American University Law Review Article on Tribal Sovereign Immunity

Here. By Bill Wood.

In its latest pronouncement on the subject, the Supreme Court suggested in Kiowa Tribe of Oklahoma v. Manufacturing Technologies that tribal sovereign immunity is an accidental doctrine that developed with little analysis or reasoning. The Court, however, overlooked important history, context, and (some of its own) precedent which shows that the doctrine arose quite intentionally through relationships negotiated across centuries between the United States and the Indian nations involved in the foundational tribal immunity cases. Indeed, the doctrine’s origins and the principles underlying it date back as far as those for the federal, state, and foreign governments’ immunities, and, historically, the reasoning and justifications for these doctrines are the same.
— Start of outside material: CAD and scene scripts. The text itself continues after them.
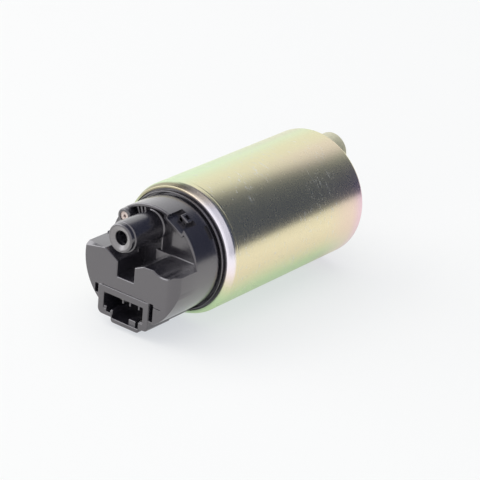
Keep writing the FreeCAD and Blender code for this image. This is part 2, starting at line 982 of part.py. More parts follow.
def commutator():
    """Face commutator: a carbon and copper disc split into segments by saw cuts."""
    made = turned("commutator", [
        Corner(size.shaft_radius, size.commutator_face),
        Corner(size.commutator_radius, size.commutator_face),
        Corner(size.commutator_radius, commutator_rear),
        Corner(size.shaft_radius, commutator_rear),
    ])
    half = size.commutator_slot / 2
    cut = made.cut_outline(
        rectangle(size.commutator_slot_inner, size.commutator_radius + OVERSHOOT, -half, half),
        size.commutator_face,
        size.commutator_face + size.commutator_slot_depth,
    )
    made.repeat_round(cut, size.armature_slots)


def armature_core():
    """Laminated stack with slots for the coils."""
    made = piece("armature_core")
    made.pad_circle(0.0, 0.0, size.armature_radius, size.armature_front, armature_rear)
    made.cut_circle(0.0, 0.0, size.shaft_radius, size.armature_front, armature_rear)
    half = size.armature_slot_width / 2
    mouth = size.armature_slot_mouth / 2
    beyond = size.armature_radius + OVERSHOOT
    cut = made.cut_outline(
        [
            Corner(size.armature_slot_inner, -half),
            Corner(size.armature_slot_outer, -half),
            Corner(size.armature_slot_outer, -mouth),
            Corner(beyond, -mouth),
            Corner(beyond, mouth),
            Corner(size.armature_slot_outer, mouth),
            Corner(size.armature_slot_outer, half),
            Corner(size.armature_slot_inner, half),
        ],
        size.armature_front,
        armature_rear,
    )
    made.repeat_round(cut, size.armature_slots)


def armature_windings():
    """Coils in the slots, joined by straight end turns from slot to slot on both sides of the stack."""
    made = piece("armature_windings")
    outer = size.armature_slot_outer
    gap = size.winding_clearance
    half = size.armature_slot_width / 2 - gap
    for front, rear in (
        (size.armature_front - size.winding_overhang, size.armature_front),
        (armature_rear, armature_rear + size.winding_overhang),
    ):
        made.pad_outline(polygon(outer, size.armature_slots), front, rear)
        made.cut_outline(polygon(size.winding_inner, size.armature_slots), front, rear)
    bar = made.pad_outline(
        rectangle(size.armature_slot_inner + gap, outer - gap, -half, half),
        size.armature_front,
        armature_rear,
    )
    made.repeat_round(bar, size.armature_slots)


def magnet(label, side):
    """Ferrite segment against the inside of the case."""
    inner = size.armature_radius + size.air_gap
    edge = cosine(size.magnet_half_angle) * side
    made = piece(label)
    made.pad_outline(
        [
            Corner(None, inner_radius * edge, arc=inner_radius, side=side),
            Corner(None, inner_radius * edge, side=-side),
            Corner(None, inner * edge, arc=inner, side=-side),
            Corner(None, inner * edge, side=side),
        ],
        size.magnet_front,
        magnet_rear,
    )


def magnet_clip(label, side):
    """Spring clip bent from sheet, which presses the two magnets apart."""
    angle = 90 - size.magnet_half_angle - size.clip_gap_angle
    outer = inner_radius
    inside = inner_radius - size.clip_sheet
    tip = inner_radius - size.clip_reach
    high = outer * sine(angle)
    tip_x = tip * cosine(angle) * side
    tip_high = tip * sine(angle)
    step_x = size.clip_sheet * sine(angle) * side
    step_high = size.clip_sheet * cosine(angle)
    bend = inside * sine(angle) - step_high
    made = piece(label)
    made.pad_outline(
        [
            Corner(None, -high, arc=outer, side=side),
            Corner(None, high, side=side),
            Corner(tip_x, tip_high),
            Corner(tip_x + step_x, tip_high - step_high),
            Corner(None, bend, arc=inside, side=side),
            Corner(None, -bend, side=side),
            Corner(tip_x + step_x, step_high - tip_high),
            Corner(tip_x, -tip_high),
        ],
        size.magnet_front + size.clip_inset,
        magnet_rear - size.clip_inset,
    )


def sleeve(label, radius, front, rear, x, z):
    """A coil spring's envelope."""
    turned(label, ring_outline(radius - size.spring_wire, radius, front, rear), x, z)


def brush(side_name, side):
    """Carbon brush and the spring that presses it on the commutator."""
    made = piece("brush_" + side_name, size.brush_centre * side, 0.0)
    half = size.brush_width / 2
    high = size.brush_height / 2
    made.pad_outline(rectangle(-half, half, -high, high), brush_front, size.commutator_face)
    sleeve(
        "brush_spring_" + side_name,
        size.brush_spring_radius,
        cavity_front,
        brush_front,
        size.brush_centre * side,
        0.0,
    )


def terminal(label, side):
    """Blade in the socket with a leg on the cap's inner wall, which carries the choke."""
    pin = size.connector_offset + size.terminal_pitch / 2 * side
    low = terminal_height - size.terminal_thickness / 2
    high = terminal_height + size.terminal_thickness / 2
    made = piece(label)
    made.pad_outline(
        rectangle(pin - size.terminal_width / 2, pin + size.terminal_width / 2, low, high),
        socket_rear - size.terminal_reach,
        terminal_leg_rear,
    )
    outer = (cavity_radius - size.terminal_leg_inset) * side
    inner = pin - size.terminal_width / 2 * side
    left, right = (outer, inner) if side < 0 else (inner, outer)
    made.pad_outline(
        rectangle(left, right, low, terminal_height + size.terminal_leg_rise),
        cavity_front,
        terminal_leg_rear,
    )


def choke(label, side):
    """Suppression choke, the envelope of a coil on its ferrite rod."""
    made = piece(label)
    made.pad_circle(
        size.brush_centre * side,
        size.choke_inset - cavity_radius,
        size.choke_radius,
        terminal_leg_rear,
        terminal_leg_rear + size.choke_length,
    )


def outlet_valve():
    """Check valve in the outlet: seat ring, poppet with guide fins, and its spring."""
    x = size.pipe_offset
    z = pipe_height
    turned(
        "check_valve_seat",
        ring_outline(size.check_seat_bore, size.check_chamber_radius, check_seat_front, cavity_front),
        x,
        z,
    )
    poppet = turned(
        "check_valve_poppet",
        [
            Corner(0.0, -size.check_stem_front),
            Corner(size.check_stem_radius, -size.check_stem_front),
            Corner(size.check_stem_radius, check_head_front),
            Corner(size.check_head_radius, check_head_front),
            Corner(size.check_head_radius, check_head_rear),
            Corner(size.check_nose_radius, check_head_rear),
            Corner(size.check_nose_radius, check_head_rear + size.check_nose_length),
            Corner(0.0, check_head_rear + size.check_nose_length),
        ],
        x,
        z,
    )
    half = size.check_fin_thickness / 2
    fin = poppet.pad_outline(
        rectangle(size.check_stem_radius, size.check_fin_reach, -half, half),
        check_head_front,
        check_head_rear,
    )
    poppet.repeat_round(fin, size.check_fin_count)
    sleeve("check_valve_spring", size.check_spring_radius, -size.check_chamber_front, check_head_front, x, z)


def relief_valve():
    """Relief valve: poppet on its seat in the cap, spring, and the plug with its hole."""
    x = relief_offset
    z = relief_height
    turned(
        "relief_valve_poppet",
        [
            Corner(0.0, relief_head_front),
            Corner(size.relief_head_radius, relief_head_front),
            Corner(size.relief_head_radius, relief_head_rear),
            Corner(size.relief_nose_radius, relief_head_rear),
            Corner(size.relief_nose_radius, relief_head_rear + size.relief_nose_length),
            Corner(0.0, relief_head_rear + size.relief_nose_length),
        ],
        x,
        z,
    )
    sleeve("relief_valve_spring", size.relief_spring_radius, relief_plug_rear, relief_head_front, x, z)
    turned(
        "relief_valve_plug",
        ring_outline(
            size.relief_plug_bore, size.relief_chamber_radius, relief_plug_front, relief_plug_rear
        ),
        x,
        z,
    )


def flow_channel(made, face):
    """Channel that the impeller's vanes run over."""
    inner = size.channel_radius - size.channel_width / 2
    outer = size.channel_radius + size.channel_width / 2
    outline = ring_outline(inner, outer, face - size.channel_depth, face + size.channel_depth)
    made.turn(outline, cuts=True, sweep=size.channel_sweep)


def pump_housing():
    """Outlet half of the pump stage, which also carries the rear bearing."""
    recess = size.impeller_radius + size.impeller_side_gap
    bearing_rear = housing_front + size.rear_bearing_length
    pass_radius = size.shaft_radius + size.shaft_pass
    made = turned("pump_housing", [
        Corner(bearing_radius, housing_front),
        Corner(size.housing_hub, housing_front),
        Corner(size.housing_hub, housing_face),
        Corner(inner_radius, housing_face),
        Corner(inner_radius, cover_front),
        Corner(recess, cover_front),
        Corner(recess, housing_floor),
        Corner(pass_radius, housing_floor),
        Corner(pass_radius, bearing_rear),
        Corner(bearing_radius, bearing_rear),
    ])
    flow_channel(made, housing_floor)
    made.cut_circle(
        -size.channel_radius, 0.0, size.discharge_port, housing_face, housing_floor
    )
    bearing("rear_bearing", housing_front, bearing_rear)


def impeller():
    """Turbine impeller with slots between its vanes and a bore with two flats."""
    made = piece("impeller")
    front = housing_floor + size.impeller_clearance
    rear = front + size.impeller_thickness
    made.pad_circle(0.0, 0.0, size.impeller_radius, front, rear)
    bore = size.shaft_radius
    flat = bore - size.shaft_flat
    made.cut_outline(
        [
            Corner(None, flat, arc=bore, side=-1),
            Corner(None, -flat, side=-1),
            Corner(None, -flat, arc=bore),
            Corner(None, flat),
        ],
        front,
        rear,
    )
    outer = size.impeller_radius - size.impeller_rim
    half = size.vane_gap / 2
    gap = made.cut_outline(rectangle(outer - size.vane_depth, outer, -half, half), front, rear)
    made.repeat_round(gap, size.vane_count)


def inlet_cover():
    """Inlet half of the pump stage, with the nozzle that the strainer is pushed on."""
    rear_face = size.barrel_length + size.cover_proud
    nozzle_height = rear_lip_bore - size.nozzle_inset
    nozzle_rear = size.barrel_length + size.nozzle_length
    proud = rear_lip_bore - size.cover_gap
    pocket_rear = thrust_face + size.thrust_thickness
    made = turned("inlet_cover", [
        Corner(0.0, pocket_rear),
        Corner(size.thrust_radius, pocket_rear),
        Corner(size.thrust_radius, cover_front),
        Corner(inner_radius, cover_front),
        Corner(inner_radius, rear_lip_front),
        Corner(proud, rear_lip_front),
        Corner(proud, rear_face),
        Corner(0.0, rear_face),
    ])
    flow_channel(made, cover_front)
    made.pad_circle(0.0, nozzle_height, size.nozzle_radius, rear_lip_front, nozzle_rear)
    made.cut_circle(
        0.0, nozzle_height, size.nozzle_bore, cover_front + size.port_depth, nozzle_rear
    )
    made.cut_circle(
        0.0, size.channel_radius, size.discharge_port, cover_front, cover_front + size.port_depth
    )

    def is_nozzle_mouth(edge):
        at_rear = abs(edge.CenterOfMass.y - nozzle_rear.value) < NEAR
        return at_rear and abs(edge.Length - 2 * math.pi * size.nozzle_radius.value) < NEAR

    made.dress("Chamfer", size.nozzle_chamfer, is_nozzle_mouth)
    turned("thrust_plate", [
        Corner(0.0, thrust_face),
        Corner(size.thrust_radius, thrust_face),
        Corner(size.thrust_radius, pocket_rear),
        Corner(0.0, pocket_rear),
    ])


def check_and_write():
    """Stops on any failed object, then writes each piece to its own file."""
    doc.recompute()
    for item in doc.Objects:
        if "Invalid" in item.State or "Error" in item.State:
            raise RuntimeError("%s failed: %s" % (item.Name, item.State))
    for item in pieces:
        shape = item.Shape
        if shape.isNull() or not shape.isValid() or not shape.Solids:
            raise RuntimeError("%s has no valid solid" % item.Label)
        shape.exportStep("parts/%s.step" % item.Label)
        print(item.Label, "solids", len(shape.Solids), "volume %.1f" % shape.Volume)


case_tube()
end_cap()
bearing("front_bearing", bearing_front, size.holder_rear)
shaft()
commutator()
armature_core()
armature_windings()
magnet("magnet_upper", 1)
magnet("magnet_lower", -1)
magnet_clip("magnet_clip_left", -1)
magnet_clip("magnet_clip_right", 1)
for side_name, side in (("left", -1), ("right", 1)):
    brush(side_name, side)
    terminal("terminal_" + side_name, side)
    choke("choke_" + side_name, side)
outlet_valve()
relief_valve()
pump_housing()
impeller()
inlet_cover()
check_and_write()
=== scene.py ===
import math

import bmesh
import bpy
from mathutils import Matrix, Vector


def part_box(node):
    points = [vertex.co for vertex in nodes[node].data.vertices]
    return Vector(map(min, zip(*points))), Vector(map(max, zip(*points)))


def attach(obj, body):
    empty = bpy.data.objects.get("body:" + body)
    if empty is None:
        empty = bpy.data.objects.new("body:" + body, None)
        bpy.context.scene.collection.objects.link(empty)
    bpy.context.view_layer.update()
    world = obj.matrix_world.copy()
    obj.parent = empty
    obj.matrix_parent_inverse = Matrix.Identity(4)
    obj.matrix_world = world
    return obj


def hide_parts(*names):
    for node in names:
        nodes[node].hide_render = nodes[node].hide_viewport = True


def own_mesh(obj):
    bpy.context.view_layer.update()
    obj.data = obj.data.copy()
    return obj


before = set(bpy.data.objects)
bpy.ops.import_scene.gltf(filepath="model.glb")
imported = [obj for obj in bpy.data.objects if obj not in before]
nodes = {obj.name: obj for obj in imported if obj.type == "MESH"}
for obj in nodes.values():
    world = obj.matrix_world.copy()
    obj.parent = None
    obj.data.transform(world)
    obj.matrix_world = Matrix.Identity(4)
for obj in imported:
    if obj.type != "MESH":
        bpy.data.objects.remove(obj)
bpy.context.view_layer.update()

# Looks of an in-tank fuel pump: a chromated steel barrel with a moulded black end cap.
# The pump axis is Y, the outlet faces -Y, the connector is at the bottom.
# Shapes are drawn in millimetres and scaled to metres when a piece is finished.

MM = 0.001

# Edges in a full turn, from the case to the choke's rod, and in one rounded corner
CASE_STEPS = 256
ROUND_STEPS = 192
PIPE_STEPS = 96
SMALL_STEPS = 64
ROD_STEPS = 40
ARC_STEPS = 4

# A point this near to the axis lies on it
ON_AXIS = 1e-6
# Points this near to each other are merged, in a solid and in a finished piece
SAME_PLACE = 1e-5
MERGE_DISTANCE = 1e-4
# A cutter that opens out starts this far in front of the face that it cuts
OVERSHOOT = 1.0
# Faces that meet at a larger angle keep a sharp edge
SMOOTH_ANGLE = math.radians(38)

# The side that the camera sees best, as an angle about the axis from +X towards +Z
SEEN_SIDE = math.radians(36)

# The case: radii, straight length, reach of the rolled front edge and the hole in it
CASE_RADIUS = 19.0
CASE_INSIDE = 17.8
BARREL = 59.8
CURL = 2.4
LIP_BORE = 17.45

# The cap's drum, the recess in its face and the cavity behind it
DRUM_RADIUS = 16.2
DRUM_FRONT = -13.2
RECESS_RADIUS = 15.2
RECESS_FLOOR = -10.5
CAVITY_FRONT = -7.1

# Degrees from +X towards +Z at which the drum's pocket, window and lower rim lie
POCKET_TURN = 61.0
WINDOW_TURN = 39.0
LOW_RIM_TURN = 151.0

# The tower: front, flat underside, height of each shoulder at the drum's outline, and its trough
TOWER_FRONT = -21.6
TOWER_LOW = -13.4
LEFT_SHOULDER = 2.95
RIGHT_SHOULDER = 2.4
TROUGH_LEFT = -4.55
TROUGH_RIGHT = 1.35
TROUGH_FLOOR = -3.6

# The connector: middle, front of its frame and bottom of its socket
CONNECTOR_X = -1.6
FRAME_FRONT = -21.8
SOCKET_BOTTOM = -11.8

# Centre lines of the outlet pipe, the relief valve, the brushes and the inlet nozzle
PIPE_X = -1.6
PIPE_Z = 9.6
RELIEF_X = -8.77
RELIEF_Z = 10.72
BRUSH_X = 6.6
NOZZLE_Z = 10.6


# Outlines

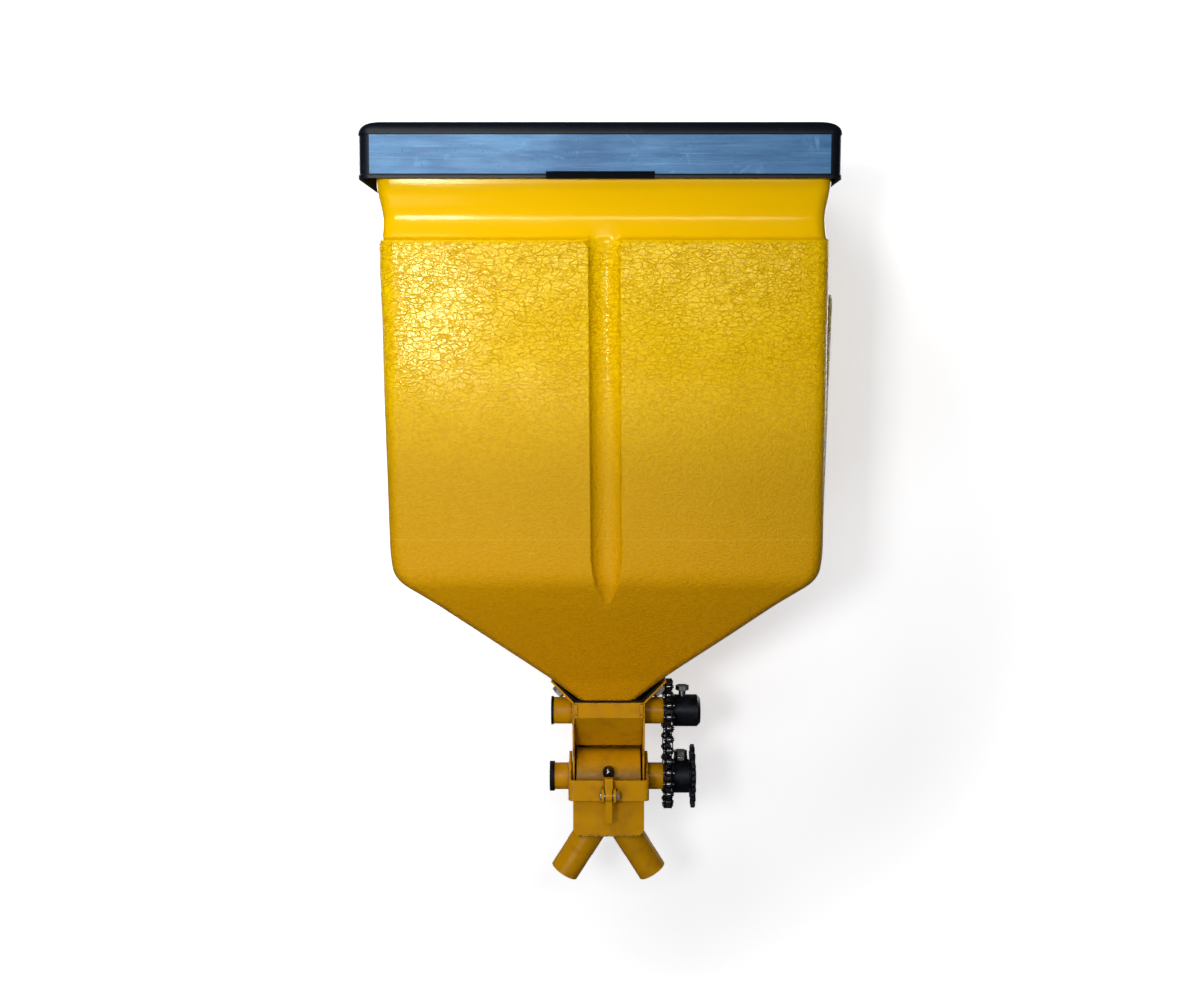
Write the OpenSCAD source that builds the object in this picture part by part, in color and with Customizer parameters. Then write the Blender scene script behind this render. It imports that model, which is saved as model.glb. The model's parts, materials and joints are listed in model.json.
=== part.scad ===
// Granule hopper with a two-outlet metering unit: a moulded hopper and lift-off lid on a sheet-steel body that
// holds an agitator shaft above a fluted metering shaft, joined by roller chain on the right-hand side.
// Millimetres. X to the right seen from the front, Y to the rear, Z up. The origin is the centre of the four
// rear mounting holes, on the bracket's back face, level with the midpoint between the two shafts.

/* [Hopper and lid] */
// half the width over the hopper's rim
rim_half_width = 225; // [222:0.5:228]
// half the depth over the hopper's rim
rim_half_depth = 167; // [155:0.5:175]
// height of the rim's top edge above the shaft midpoint
rim_top = 661.5; // [645:0.1:661.5]
// wall thickness of the moulded hopper
hopper_wall = 4; // [3:0.5:5]
// depth of the upright channel in the front and back walls
channel_depth = 10; // [6:0.5:14]
// half the width over the lid
lid_half_width = 236.5; // [236:0.5:242]
// half the depth over the lid
lid_half_depth = 178; // [177:0.5:185]
// height of the lid's skirt
lid_height = 55.2; // [45:0.1:60]
// wall thickness of the lid
lid_wall = 3; // [2:0.5:4]

// how far the lid sits left of the metering body's middle
lid_shift = 9.4; // [6:0.1:10]
// how far the hopper's mouth sits left of the metering body's middle
mouth_shift = 1.8; // [0:0.1:2]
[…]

Although the Kiowa Court upheld tribal immunity, it did so grudgingly and only after disparaging its own precedent, misconstruing the doctrine’s origins, questioning whether to perpetuate it, and inviting Congress to abrogate it. In the wake of Kiowa, other courts have seized upon the Supreme Court’s marginalization of tribal immunity to limit the doctrine’s scope in cases where they do the job Kiowa said was for Congress and weigh the competing policy interests at stake. Perhaps unsurprisingly, these courts use Kiowa’s discrediting of tribal sovereign immunity’s legitimacy to tip the balance against tribal immunity. This article tells the real story of tribal sovereign immunity, providing doctrinal perspective and historical clarity in order to correct the misunderstandings about tribal immunity’s origins, development, and purposes.